CAD and scene scripts
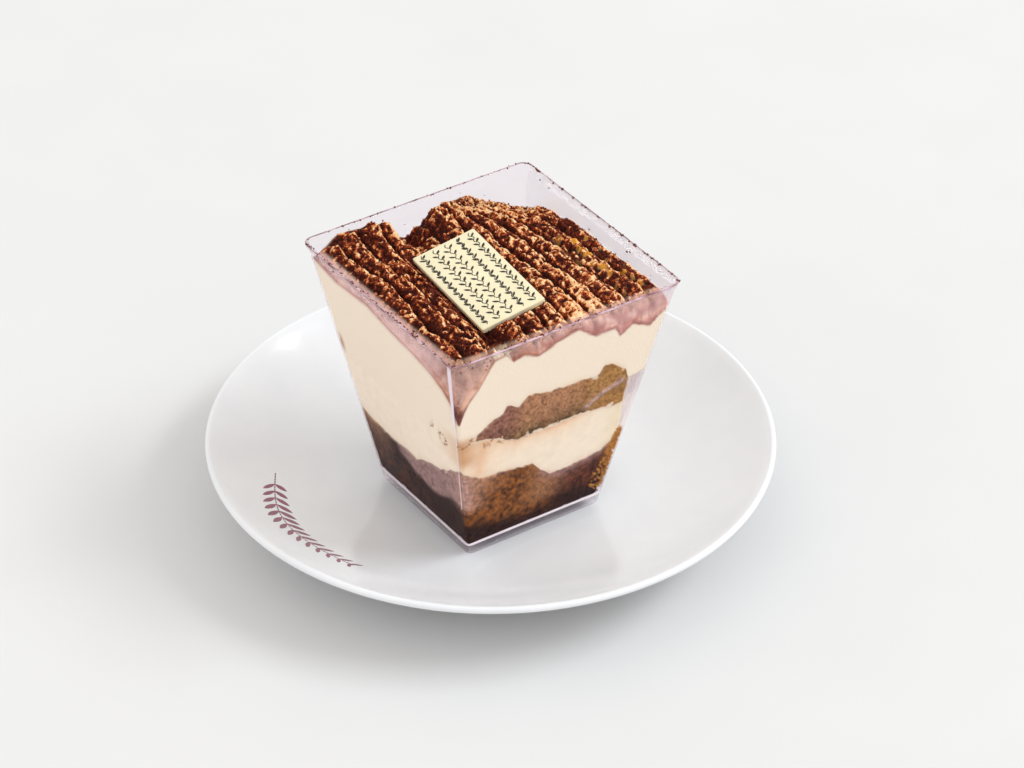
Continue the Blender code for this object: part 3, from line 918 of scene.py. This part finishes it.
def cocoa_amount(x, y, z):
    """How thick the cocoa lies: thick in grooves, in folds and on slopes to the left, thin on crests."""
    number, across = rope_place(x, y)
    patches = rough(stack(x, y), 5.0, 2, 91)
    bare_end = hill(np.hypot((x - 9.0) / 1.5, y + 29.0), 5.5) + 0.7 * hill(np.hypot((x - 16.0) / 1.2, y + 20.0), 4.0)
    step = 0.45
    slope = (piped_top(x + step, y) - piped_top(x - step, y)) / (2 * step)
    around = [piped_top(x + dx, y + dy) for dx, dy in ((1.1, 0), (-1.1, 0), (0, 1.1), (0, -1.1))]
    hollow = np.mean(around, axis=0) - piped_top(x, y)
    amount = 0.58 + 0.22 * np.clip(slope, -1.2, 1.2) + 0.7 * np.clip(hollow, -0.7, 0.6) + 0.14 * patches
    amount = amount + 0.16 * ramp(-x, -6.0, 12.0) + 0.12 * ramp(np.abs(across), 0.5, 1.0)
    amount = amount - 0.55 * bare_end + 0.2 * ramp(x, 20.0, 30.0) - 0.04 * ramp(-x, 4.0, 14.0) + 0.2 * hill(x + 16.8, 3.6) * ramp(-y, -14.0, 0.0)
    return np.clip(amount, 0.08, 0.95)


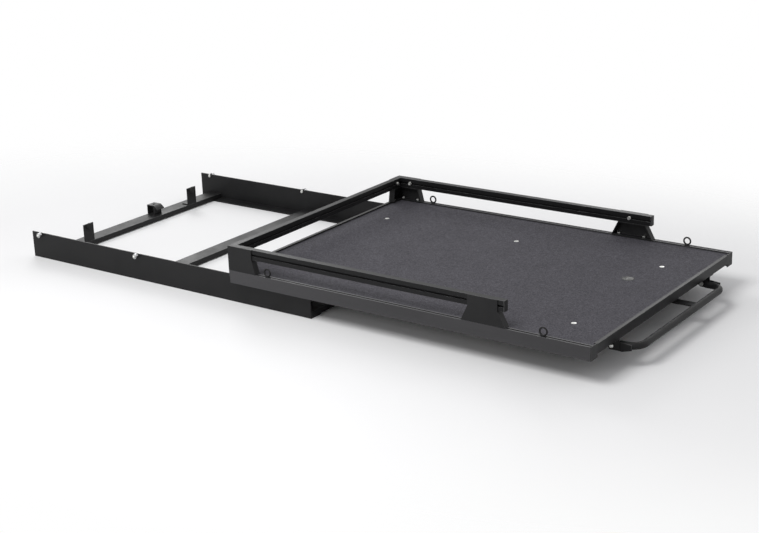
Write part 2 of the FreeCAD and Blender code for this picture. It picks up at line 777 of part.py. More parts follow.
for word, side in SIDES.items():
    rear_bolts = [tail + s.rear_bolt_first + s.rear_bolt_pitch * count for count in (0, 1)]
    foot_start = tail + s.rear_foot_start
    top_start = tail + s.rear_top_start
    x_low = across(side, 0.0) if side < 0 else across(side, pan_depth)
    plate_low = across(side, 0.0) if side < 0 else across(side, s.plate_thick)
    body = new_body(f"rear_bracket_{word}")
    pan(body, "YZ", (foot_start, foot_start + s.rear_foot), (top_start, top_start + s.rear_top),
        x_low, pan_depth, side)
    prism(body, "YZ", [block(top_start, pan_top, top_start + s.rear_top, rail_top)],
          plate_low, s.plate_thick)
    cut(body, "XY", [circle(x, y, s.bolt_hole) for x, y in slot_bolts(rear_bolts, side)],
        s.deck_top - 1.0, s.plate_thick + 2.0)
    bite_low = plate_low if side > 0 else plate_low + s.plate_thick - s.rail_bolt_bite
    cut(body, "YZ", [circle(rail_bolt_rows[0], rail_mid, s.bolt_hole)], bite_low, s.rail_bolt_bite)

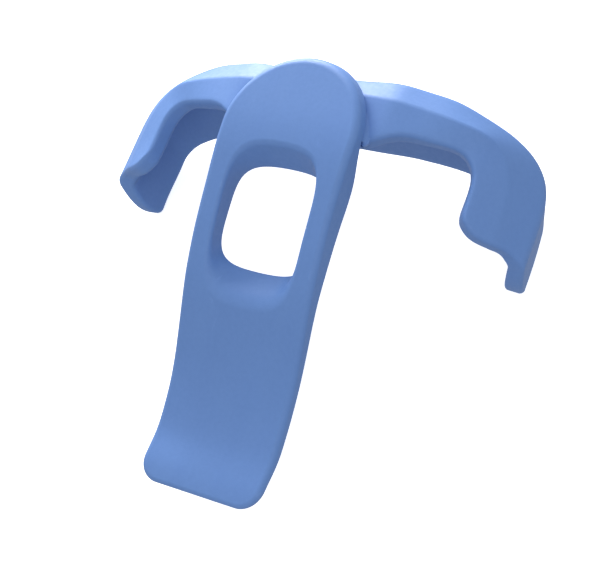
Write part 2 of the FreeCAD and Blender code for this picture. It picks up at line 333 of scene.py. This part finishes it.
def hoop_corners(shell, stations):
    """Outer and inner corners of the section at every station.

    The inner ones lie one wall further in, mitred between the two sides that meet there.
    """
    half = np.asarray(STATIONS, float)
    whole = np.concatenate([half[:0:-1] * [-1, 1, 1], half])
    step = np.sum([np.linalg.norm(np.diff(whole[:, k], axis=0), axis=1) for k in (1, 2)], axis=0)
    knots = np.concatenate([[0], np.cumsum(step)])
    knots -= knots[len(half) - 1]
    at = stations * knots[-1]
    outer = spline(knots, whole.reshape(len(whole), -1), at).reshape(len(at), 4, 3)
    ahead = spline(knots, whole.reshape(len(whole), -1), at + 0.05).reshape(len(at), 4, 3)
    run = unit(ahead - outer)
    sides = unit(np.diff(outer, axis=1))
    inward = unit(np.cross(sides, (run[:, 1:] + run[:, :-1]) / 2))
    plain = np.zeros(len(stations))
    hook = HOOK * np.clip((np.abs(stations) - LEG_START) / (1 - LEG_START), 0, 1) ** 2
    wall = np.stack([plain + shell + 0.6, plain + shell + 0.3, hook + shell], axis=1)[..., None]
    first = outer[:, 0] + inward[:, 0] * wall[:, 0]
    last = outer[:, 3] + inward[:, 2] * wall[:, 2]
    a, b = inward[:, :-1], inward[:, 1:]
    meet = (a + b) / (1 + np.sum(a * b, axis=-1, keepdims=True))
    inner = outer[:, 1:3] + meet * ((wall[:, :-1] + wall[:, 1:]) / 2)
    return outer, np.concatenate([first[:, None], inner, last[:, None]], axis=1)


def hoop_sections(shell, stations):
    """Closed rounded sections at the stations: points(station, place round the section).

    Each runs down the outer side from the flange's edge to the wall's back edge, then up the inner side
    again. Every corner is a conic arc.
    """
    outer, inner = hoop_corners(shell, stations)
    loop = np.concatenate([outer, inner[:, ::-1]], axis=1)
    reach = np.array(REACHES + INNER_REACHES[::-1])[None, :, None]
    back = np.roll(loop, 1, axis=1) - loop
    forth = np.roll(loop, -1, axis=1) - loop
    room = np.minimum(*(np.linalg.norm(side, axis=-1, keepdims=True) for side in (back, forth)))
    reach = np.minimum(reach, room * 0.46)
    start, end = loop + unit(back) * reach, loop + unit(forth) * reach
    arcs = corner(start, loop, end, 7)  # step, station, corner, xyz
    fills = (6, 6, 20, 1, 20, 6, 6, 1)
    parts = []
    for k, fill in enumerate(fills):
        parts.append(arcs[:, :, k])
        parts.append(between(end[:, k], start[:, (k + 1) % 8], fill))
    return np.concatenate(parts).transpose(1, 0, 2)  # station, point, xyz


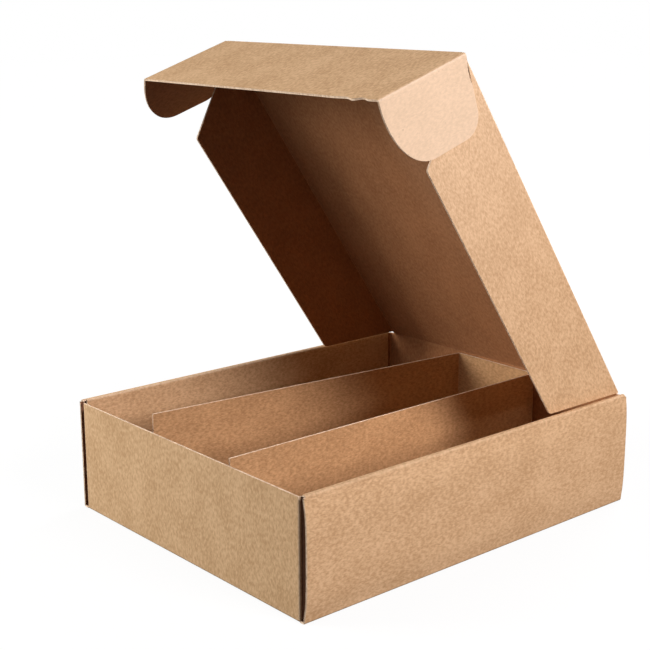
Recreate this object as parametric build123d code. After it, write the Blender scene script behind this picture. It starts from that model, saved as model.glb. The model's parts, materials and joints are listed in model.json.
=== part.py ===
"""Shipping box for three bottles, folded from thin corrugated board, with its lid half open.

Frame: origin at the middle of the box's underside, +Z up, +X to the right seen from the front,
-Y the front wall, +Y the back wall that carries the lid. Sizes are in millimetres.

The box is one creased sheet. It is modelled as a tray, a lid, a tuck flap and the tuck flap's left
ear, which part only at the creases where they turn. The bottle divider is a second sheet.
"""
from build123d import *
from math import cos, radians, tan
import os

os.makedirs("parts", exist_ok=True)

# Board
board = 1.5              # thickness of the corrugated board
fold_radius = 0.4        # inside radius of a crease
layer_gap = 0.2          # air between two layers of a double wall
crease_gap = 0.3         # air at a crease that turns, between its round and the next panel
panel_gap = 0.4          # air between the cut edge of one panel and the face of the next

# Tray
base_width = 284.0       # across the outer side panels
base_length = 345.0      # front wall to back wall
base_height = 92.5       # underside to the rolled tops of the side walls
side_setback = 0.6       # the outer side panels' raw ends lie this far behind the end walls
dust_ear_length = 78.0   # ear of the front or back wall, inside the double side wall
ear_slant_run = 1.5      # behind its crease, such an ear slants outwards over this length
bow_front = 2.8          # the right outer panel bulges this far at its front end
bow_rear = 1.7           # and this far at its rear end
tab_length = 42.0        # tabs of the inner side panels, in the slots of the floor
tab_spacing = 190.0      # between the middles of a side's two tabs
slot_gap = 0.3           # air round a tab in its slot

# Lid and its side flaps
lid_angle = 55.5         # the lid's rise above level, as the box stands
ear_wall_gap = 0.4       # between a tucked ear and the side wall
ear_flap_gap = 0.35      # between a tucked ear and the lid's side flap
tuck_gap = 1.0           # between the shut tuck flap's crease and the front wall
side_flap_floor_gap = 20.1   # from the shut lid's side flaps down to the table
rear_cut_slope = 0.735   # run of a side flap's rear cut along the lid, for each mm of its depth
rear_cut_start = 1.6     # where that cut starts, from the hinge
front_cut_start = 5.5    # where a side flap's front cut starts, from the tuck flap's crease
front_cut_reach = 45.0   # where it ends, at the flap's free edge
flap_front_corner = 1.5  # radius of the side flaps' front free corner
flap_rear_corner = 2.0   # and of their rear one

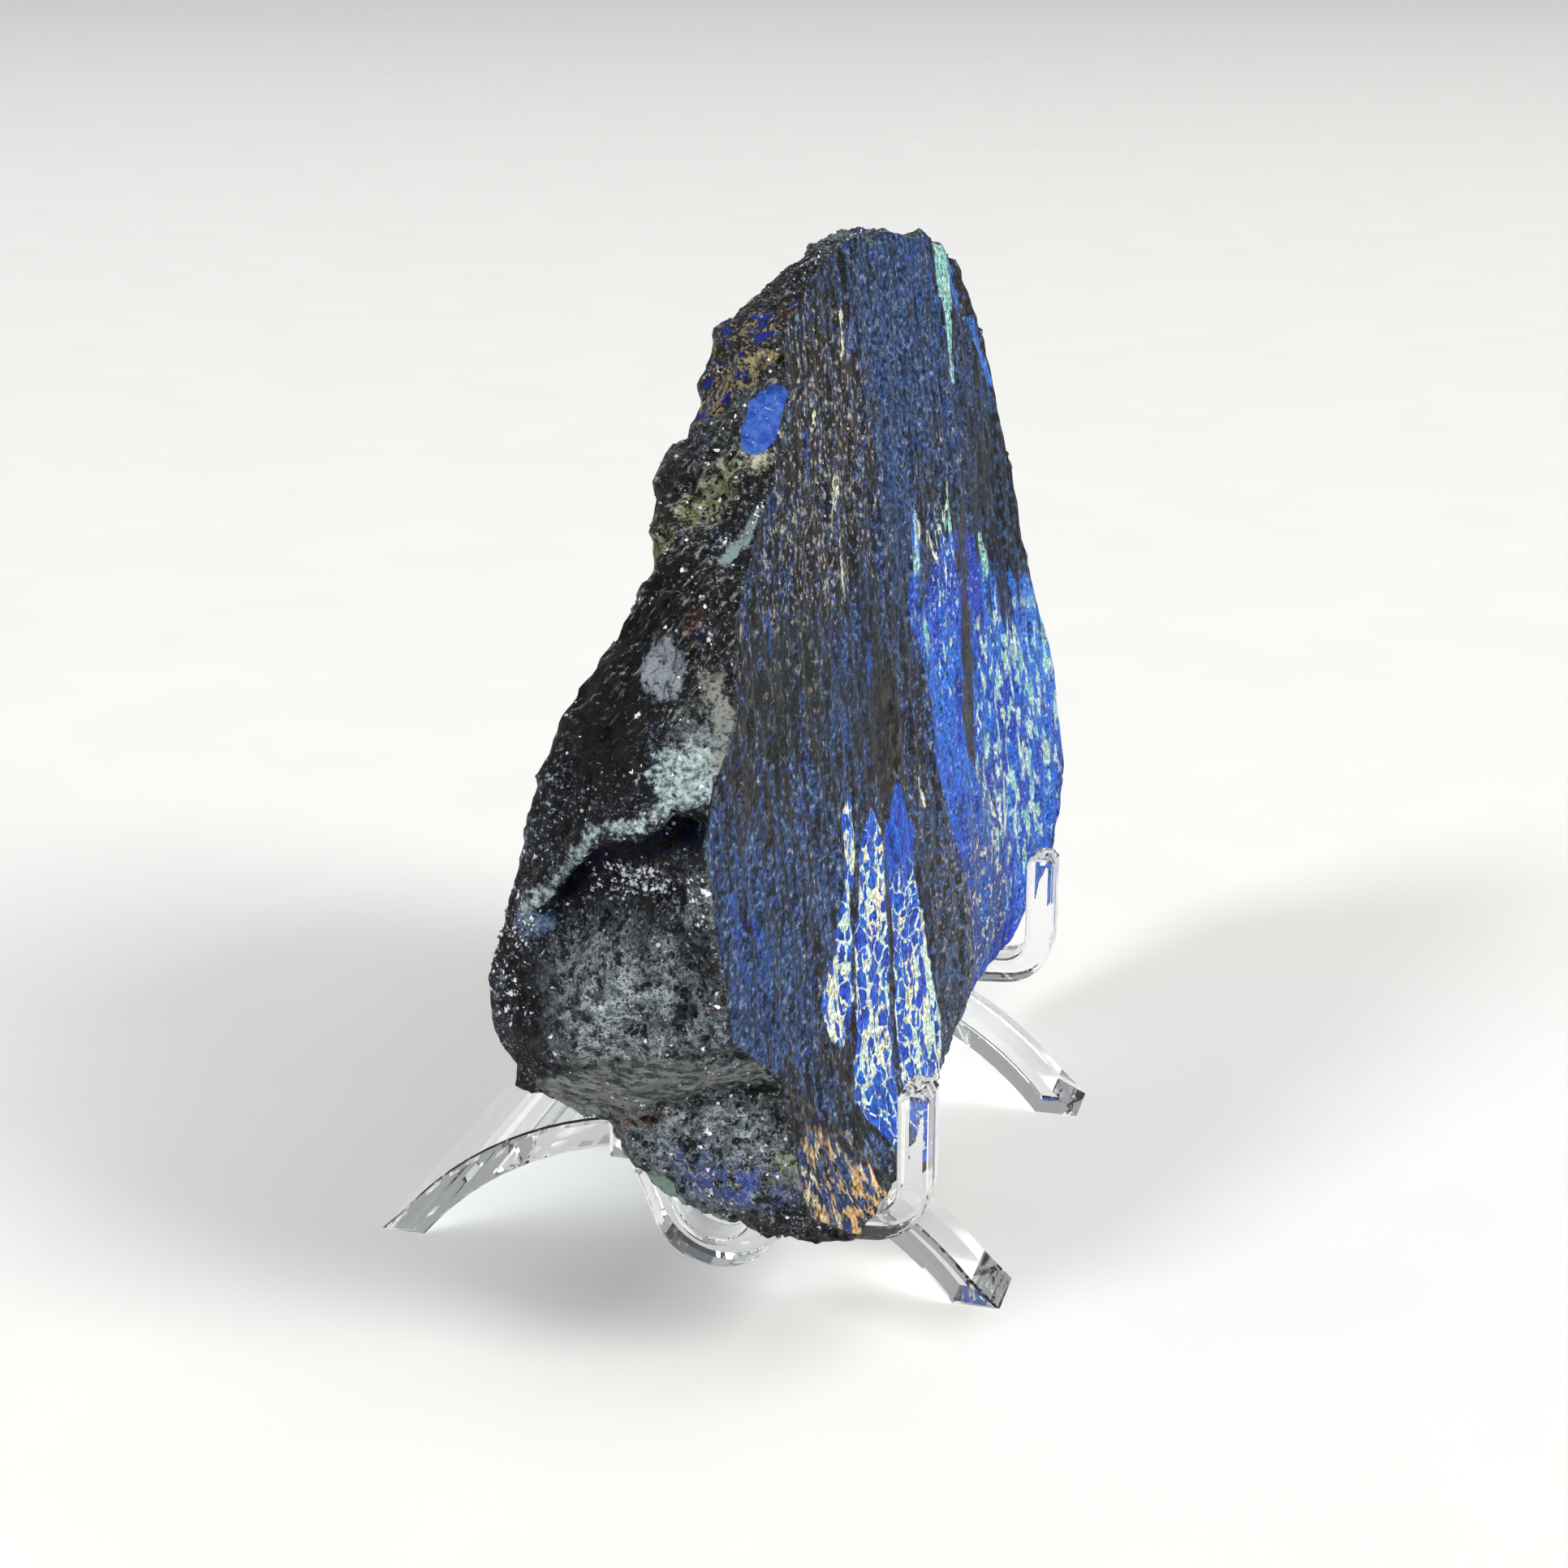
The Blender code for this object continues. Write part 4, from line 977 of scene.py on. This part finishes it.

__THE TASK__.
Write out the full set of lines verbatim, without the pictures.

__EXERCISE ANSWER__.
Continue the Blender code for this object: part 3, from line 918 of scene.py. This part finishes it.
def cocoa_amount(x, y, z):
    """How thick the cocoa lies: thick in grooves, in folds and on slopes to the left, thin on crests."""
    number, across = rope_place(x, y)
    patches = rough(stack(x, y), 5.0, 2, 91)
    bare_end = hill(np.hypot((x - 9.0) / 1.5, y + 29.0), 5.5) + 0.7 * hill(np.hypot((x - 16.0) / 1.2, y + 20.0), 4.0)
    step = 0.45
    slope = (piped_top(x + step, y) - piped_top(x - step, y)) / (2 * step)
    around = [piped_top(x + dx, y + dy) for dx, dy in ((1.1, 0), (-1.1, 0), (0, 1.1), (0, -1.1))]
    hollow = np.mean(around, axis=0) - piped_top(x, y)
    amount = 0.58 + 0.22 * np.clip(slope, -1.2, 1.2) + 0.7 * np.clip(hollow, -0.7, 0.6) + 0.14 * patches
    amount = amount + 0.16 * ramp(-x, -6.0, 12.0) + 0.12 * ramp(np.abs(across), 0.5, 1.0)
    amount = amount - 0.55 * bare_end + 0.2 * ramp(x, 20.0, 30.0) - 0.04 * ramp(-x, 4.0, 14.0) + 0.2 * hill(x + 16.8, 3.6) * ramp(-y, -14.0, 0.0)
    return np.clip(amount, 0.08, 0.95)


Write part 2 of the FreeCAD and Blender code for this picture. It picks up at line 777 of part.py. More parts follow.
for word, side in SIDES.items():
    rear_bolts = [tail + s.rear_bolt_first + s.rear_bolt_pitch * count for count in (0, 1)]
    foot_start = tail + s.rear_foot_start
    top_start = tail + s.rear_top_start
    x_low = across(side, 0.0) if side < 0 else across(side, pan_depth)
    plate_low = across(side, 0.0) if side < 0 else across(side, s.plate_thick)
    body = new_body(f"rear_bracket_{word}")
    pan(body, "YZ", (foot_start, foot_start + s.rear_foot), (top_start, top_start + s.rear_top),
        x_low, pan_depth, side)
    prism(body, "YZ", [block(top_start, pan_top, top_start + s.rear_top, rail_top)],
          plate_low, s.plate_thick)
    cut(body, "XY", [circle(x, y, s.bolt_hole) for x, y in slot_bolts(rear_bolts, side)],
        s.deck_top - 1.0, s.plate_thick + 2.0)
    bite_low = plate_low if side > 0 else plate_low + s.plate_thick - s.rail_bolt_bite
    cut(body, "YZ", [circle(rail_bolt_rows[0], rail_mid, s.bolt_hole)], bite_low, s.rail_bolt_bite)

Write part 2 of the FreeCAD and Blender code for this picture. It picks up at line 333 of scene.py. This part finishes it.
def hoop_corners(shell, stations):
    """Outer and inner corners of the section at every station.

    The inner ones lie one wall further in, mitred between the two sides that meet there.
    """
    half = np.asarray(STATIONS, float)
    whole = np.concatenate([half[:0:-1] * [-1, 1, 1], half])
    step = np.sum([np.linalg.norm(np.diff(whole[:, k], axis=0), axis=1) for k in (1, 2)], axis=0)
    knots = np.concatenate([[0], np.cumsum(step)])
    knots -= knots[len(half) - 1]
    at = stations * knots[-1]
    outer = spline(knots, whole.reshape(len(whole), -1), at).reshape(len(at), 4, 3)
    ahead = spline(knots, whole.reshape(len(whole), -1), at + 0.05).reshape(len(at), 4, 3)
    run = unit(ahead - outer)
    sides = unit(np.diff(outer, axis=1))
    inward = unit(np.cross(sides, (run[:, 1:] + run[:, :-1]) / 2))
    plain = np.zeros(len(stations))
    hook = HOOK * np.clip((np.abs(stations) - LEG_START) / (1 - LEG_START), 0, 1) ** 2
    wall = np.stack([plain + shell + 0.6, plain + shell + 0.3, hook + shell], axis=1)[..., None]
    first = outer[:, 0] + inward[:, 0] * wall[:, 0]
    last = outer[:, 3] + inward[:, 2] * wall[:, 2]
    a, b = inward[:, :-1], inward[:, 1:]
    meet = (a + b) / (1 + np.sum(a * b, axis=-1, keepdims=True))
    inner = outer[:, 1:3] + meet * ((wall[:, :-1] + wall[:, 1:]) / 2)
    return outer, np.concatenate([first[:, None], inner, last[:, None]], axis=1)


def hoop_sections(shell, stations):
    """Closed rounded sections at the stations: points(station, place round the section).

    Each runs down the outer side from the flange's edge to the wall's back edge, then up the inner side
    again. Every corner is a conic arc.
    """
    outer, inner = hoop_corners(shell, stations)
    loop = np.concatenate([outer, inner[:, ::-1]], axis=1)
    reach = np.array(REACHES + INNER_REACHES[::-1])[None, :, None]
    back = np.roll(loop, 1, axis=1) - loop
    forth = np.roll(loop, -1, axis=1) - loop
    room = np.minimum(*(np.linalg.norm(side, axis=-1, keepdims=True) for side in (back, forth)))
    reach = np.minimum(reach, room * 0.46)
    start, end = loop + unit(back) * reach, loop + unit(forth) * reach
    arcs = corner(start, loop, end, 7)  # step, station, corner, xyz
    fills = (6, 6, 20, 1, 20, 6, 6, 1)
    parts = []
    for k, fill in enumerate(fills):
        parts.append(arcs[:, :, k])
        parts.append(between(end[:, k], start[:, (k + 1) % 8], fill))
    return np.concatenate(parts).transpose(1, 0, 2)  # station, point, xyz


Recreate this object as parametric build123d code. After it, write the Blender scene script behind this picture. It starts from that model, saved as model.glb. The model's parts, materials and joints are listed in model.json.
=== part.py ===
"""Shipping box for three bottles, folded from thin corrugated board, with its lid half open.

Frame: origin at the middle of the box's underside, +Z up, +X to the right seen from the front,
-Y the front wall, +Y the back wall that carries the lid. Sizes are in millimetres.

The box is one creased sheet. It is modelled as a tray, a lid, a tuck flap and the tuck flap's left
ear, which part only at the creases where they turn. The bottle divider is a second sheet.
"""
from build123d import *
from math import cos, radians, tan
import os

os.makedirs("parts", exist_ok=True)

# Board
board = 1.5              # thickness of the corrugated board
fold_radius = 0.4        # inside radius of a crease
layer_gap = 0.2          # air between two layers of a double wall
crease_gap = 0.3         # air at a crease that turns, between its round and the next panel
panel_gap = 0.4          # air between the cut edge of one panel and the face of the next

# Tray
base_width = 284.0       # across the outer side panels
base_length = 345.0      # front wall to back wall
base_height = 92.5       # underside to the rolled tops of the side walls
side_setback = 0.6       # the outer side panels' raw ends lie this far behind the end walls
dust_ear_length = 78.0   # ear of the front or back wall, inside the double side wall
ear_slant_run = 1.5      # behind its crease, such an ear slants outwards over this length
bow_front = 2.8          # the right outer panel bulges this far at its front end
bow_rear = 1.7           # and this far at its rear end
tab_length = 42.0        # tabs of the inner side panels, in the slots of the floor
tab_spacing = 190.0      # between the middles of a side's two tabs
slot_gap = 0.3           # air round a tab in its slot

# Lid and its side flaps
lid_angle = 55.5         # the lid's rise above level, as the box stands
ear_wall_gap = 0.4       # between a tucked ear and the side wall
ear_flap_gap = 0.35      # between a tucked ear and the lid's side flap
tuck_gap = 1.0           # between the shut tuck flap's crease and the front wall
side_flap_floor_gap = 20.1   # from the shut lid's side flaps down to the table
rear_cut_slope = 0.735   # run of a side flap's rear cut along the lid, for each mm of its depth
rear_cut_start = 1.6     # where that cut starts, from the hinge
front_cut_start = 5.5    # where a side flap's front cut starts, from the tuck flap's crease
front_cut_reach = 45.0   # where it ends, at the flap's free edge
flap_front_corner = 1.5  # radius of the side flaps' front free corner
flap_rear_corner = 2.0   # and of their rear one

The Blender code for this object continues. Write part 4, from line 977 of scene.py on. This part finishes it.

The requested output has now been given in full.